В один из прекрасных дней, к дому нашей соседки пришли незнакомые люди и начали разбирать этот новый сруб, оказалось, что она его продала. Люди качали головами и охали, что только делается на белом свете, что она думает, ведь у неё кроме дочери еще двое сыновей малолетних. Теперь у. неё деньги были, и она их ежедневно оприходовала. Однажды напилась до потери сознания и развалилась спать посреди деревенской улицы, юбка была задрана доверху и голые ляжки были на виду. Люди, проходя мимо, отворачивались и плевались. Один из мужчин в нетрезвом состоянии подошел к ней, предварительно взял на дороге длинную и толстую соломинку и сказал: «Сейчас смеряем у неё температуру». Воткнул соломинку между ног и удалился. Так она и лежала до самого вечера. Малолетние сыновья её систематически ходили голодные, так как заботиться них некому было.

Однажды один из сыновей, это было осенью, сорвал с грядки огурец, раз куснул и тут же уснул с огурцом во рту. Вот такая участь досталась её детям. В ту пору, когда она. насильно заставляла свою дочь ложиться с квартирантом в постель, той ещё не было и 17 лет. Но это никого из посторонних не волновало.

Предыдущие годы, когда тетя Маша ещё немного держала себя в руках – в рамках приличия, иногда у них вечерами собиралась молодежь на посиделки. Девчата вязали, а ребята занимались чем попало. Иногда даже кадриль танцевали – это был старинный танец 12 колен (фигур), который был в моде ещё при наших предках. При каждом удобном случае соседка множество раз предлагала мне жениться на её дочери Эльвире, но ответа так и не дождалась. Несмотря на то, что я с ней не дружил, но мне её жалко до настоящего времени, что так жестоко с ней судьба распорядилась. Жизни у них никакой не вышло, квартирант уехал и на этом разошлись у них пути. А могло быть всё иначе.

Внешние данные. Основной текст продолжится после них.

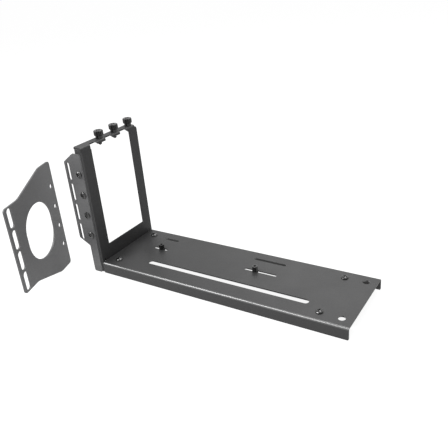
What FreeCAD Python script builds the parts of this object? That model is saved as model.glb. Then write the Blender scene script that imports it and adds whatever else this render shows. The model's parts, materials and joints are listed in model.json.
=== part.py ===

В нашей деревне было развито одно ремесло, которое приносило доход – строгали стружку для искусственных цветов. Исходным материалом служила осина, она легче всех других сортов деревьев подвергалась обработке, особенно в мерзлом виде. Каждая стружка представляла из себя: Ширина 8-9см и длина 75-80см, а толщина её была как папиросная бумага. Эта работа была многоступенчатая – с ней было занята вся семья. Сперва её складывали по 100 штук вместе, затем красили в разные цвета и сушили, в конечном итоге пересортировывали по 1000 вместе. Получалась пачка, чуть больше размером, чем одна булка хлеба 1кг. Когда было готово нужное количество, то наполняли этими пачками мешки и возили в Ленинград.

В городе из этих стружек делали цветы – этим делом занимались евреи. Они уже знали на каком вокзале надо встречать нас. По приезду в Ленинград, мы шли мы шли в общей толпе и некоторых евреев знали, где они принимают её. Так что не обращали никакого внимания ни на кого, а следовали намеченным курсом. Среди евреев была тоже конкуренция, кто больше сумеет сделать себе запас товара. Поэтому они встречали нас по прибытии поезда в город. У них глаза были зоркие, как у кошек ночью, они сразу замечали нас, когда мы шли со стружкой. Тут же останавливали и спрашивали: «Узи, стружка» – да, стружка – «Узи, стой здесь, никуда не уходи». Они каждого человека рассматривали и, собрав всех нас вместе, сколько человек приехало, еврей шел впереди, а мы следовали за ним. Он обычно приводил нас в какое-нибудь подвальное помещение, где у него находилась мастерская. Каждый из нас выкладывал свой товар на показ перед ним, он внимательно осматривал и давал свою цену. Конечно всегда старался, как можно по дешевле купить, если это у него не удавалось, то соглашался с нами. Никогда, ни одного человека со стружкой от себя не отпускал. Тут же, не отходя, платил деньги. Потом они делали из этих стружек цветы и продавали втридорога. На базаре в каждом павильоне торговали евреи, не один из них не выполнял тяжелой физической работы.

Это занятие – строгать стружку, получило развитие только по финским деревням, да с таким размахом, что чуть не в каждом доме стружку строгали или делали рубанки, которыми строгали. Эти рубанки изготовляли из швеллерного железа, подошва делалась строго по линейке, тогда ей только можно было работать, в противном случае она рвала стружку. Через несколько лет вокруг наших деревень почти полностью были выведены на нет осиновые леса. Для этой цели были испробованы другие сорта деревьев: Липа, Береза, Ольха и т.д. Но ни один из вышеназванных сортов деревьев не мог заменить осину. Люди из наших мест начали разъезжаться в другие районы и области, где осиновых лесов было достаточно. Открывали мастерские уже Государственного значения и продолжали это производство, соответственно обучая новому ремеслу перспективную молодежь.